Há uma semana, Obama ainda não tinha planos. Agora, já tem: depois do Iraque, é a vez de atacar o ISIS na Síria; entretanto, também haverá mais sanções contra a Rússia de Putin. Este regresso às campanhas militares no Médio Oriente e aos grandes conflitos de influência na Europa suscitou, ainda para mais em ano de centenário da I Guerra Mundial, as fatais comparações com a história do século XX. Estamos todos a deslizar, sem o saber, para um conflito geral, como aconteceu em 1914? São as potências ocidentais suficientemente firmes com os seus inimigos, como não foram em 1939? Há a possibilidade de o nosso mundo acabar — não talvez com o “inverno nuclear” temido durante a Guerra Fria, mas pelo menos no sentido em que nos dizem que acabou o mundo de “Downton Abbey” em 1914?

Estas perguntas sugerem uma coisa: talvez a história do século XX não seja a melhor introdução ao século XXI. Estudamos história com a expectativa de que nos ajude a interpretar o presente. Mas isso depende de estudarmos a história certa. E para as guerras do século XXI, a história do século XX, o último século de hegemonia mundial das potências europeias e das suas ideologias, pode não ser essa história.

A crença oitocentista no “progresso” levou os ocidentais a ver a guerra como o resquício maligno de uma fase primitiva da humanidade, destinado a desaparecer com a globalização da ciência, do comércio e da democracia. Foi isso que inspirou Norman Angell para, em 1910, negar Clausewitz e declarar a guerra impossível. No século XX, quando as potências tiveram fazer a guerra, todas a conceberam de um modo apocalíptico: cada guerra foi sempre a última guerra, a guerra definitiva, depois da qual a humanidade ascenderia à paz eterna. A I Guerra Mundial foi a guerra para acabar com a guerra. A II Guerra Mundial terminou num tribunal, que consagrou a ideia da guerra como o novo fruto proibido: a partir daí, só “intervenções humanitárias” legalizadas pela ONU. A Guerra Fria, finalmente, ligou o conflito militar ao fim do mundo, através do armamento atómico. A mais pequena operação militar passou a ser concebida como um Armagedão.

Esta evolução impede-nos hoje de perceber como, antes do século XX, a guerra foi pensada e praticada como um recurso normal da política — horrível, sem dúvida, mas não necessariamente apocalíptico. E desse ponto de vista, talvez o eco do noticiário de hoje fosse menos tremendo. As manobras ucranianas de Putin não teriam espantado nenhum estadista do século XVIII: o destino das grandes potências, ou de quem se imaginava como uma grande potência, era competir por influência no mapa. As recorrentes violências do Médio Oriente pareceriam típicas de uma região cheia de nações, tribos e seitas a disputar território, como na Europa há uns séculos atrás: à secretária de um professor universitário ocidental, tudo devia culminar numa festa de tolerância; no terreno, entre comunidades desconfiadas e líderes ambiciosos, o teste das armas é infelizmente, mas muitas vezes a maneira mais exacta e consensual de estabelecer posições.

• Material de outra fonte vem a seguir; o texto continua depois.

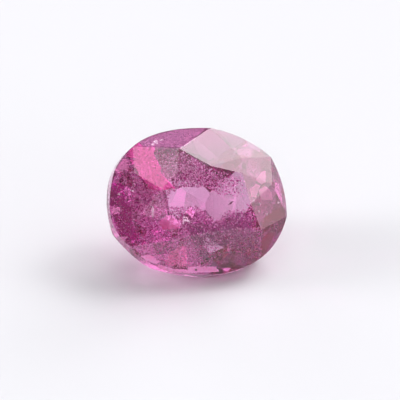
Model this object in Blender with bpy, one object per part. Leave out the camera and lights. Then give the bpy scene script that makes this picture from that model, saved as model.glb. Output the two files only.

Nenhuma campanha militar acabará alguma vez com as disputas de influência dos grandes Estados, nem com os choques das comunidades em que a humanidade gosta de se dividir. Depois de Putin, outro líder russo procurará rever as fronteiras desenhadas no momento do colapso soviético. Depois do ISIS, outra seita tentará realizar violentamente outras profecias. Nenhuma guerra será a última. Para um Ocidente envelhecido, endividado e humanitário, pode não ser a perspectiva mais conveniente. Mas é assim.